God never changes His mind about your salvation.  It is you who can change your mind.  He will never change.  He will never say, “I don’t want to save you.”  He will say at the end of time, “How often I tried to show you.  How often I pleaded with you to accept My Son, but you would not, so you have to get what you have chosen, not what I have chosen for you.”  Verses 30-31:

Just as you who were at one time disobedient to God have now received mercy as a result of their disobedience, so they too have now become disobedient in order that they too may now receive mercy as a result of God’s mercy to you.

Both Jews and Gentiles are sinners.  None of us deserve salvation.  We are all in the same camp.  There is no difference, says Paul, in Romans 3:23:

...For all have sinned and fall short of the glory of God.

Romans 3:9:

...Jews and Gentiles alike are all under sin.

We have no right for salvation.  We all are disobedient.  Romans 11:32:

For God has bound all men over to disobedience so that he may have mercy on them all.

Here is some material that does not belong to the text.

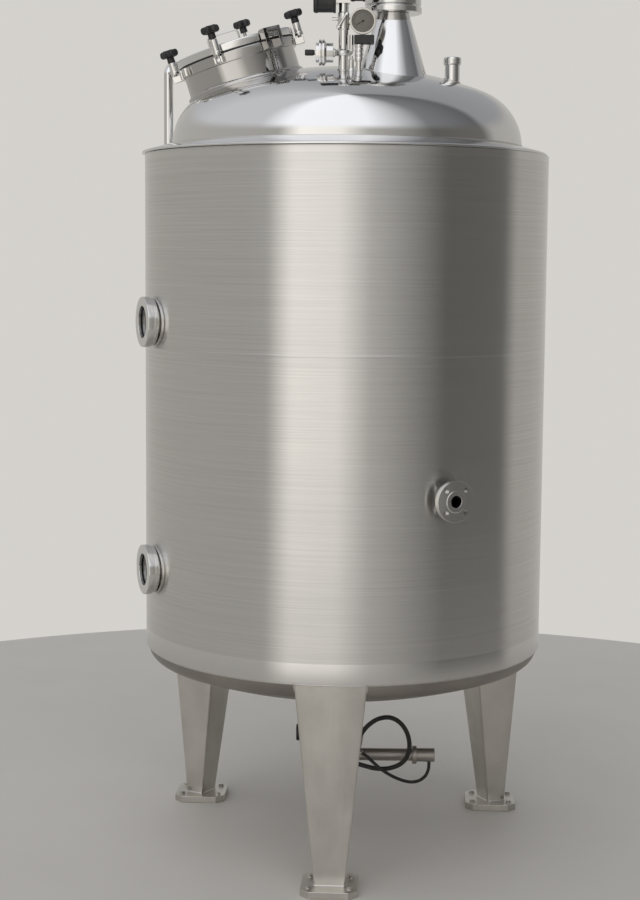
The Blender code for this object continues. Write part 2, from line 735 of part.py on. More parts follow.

The Jews and the Gentiles are saved by grace alone.  Then he has this song of praise in verses 33 to 36:

Oh, the depth of the riches of the wisdom and knowledge of God!  How unsearchable his judgments, and his paths beyond tracing out!  “Who has known the mind of the Lord?  Or who has been his counselor?”  “Who has ever given to God, that God should repay him?”  For from him and through him and to him are all things.  To him be the glory forever!  Amen.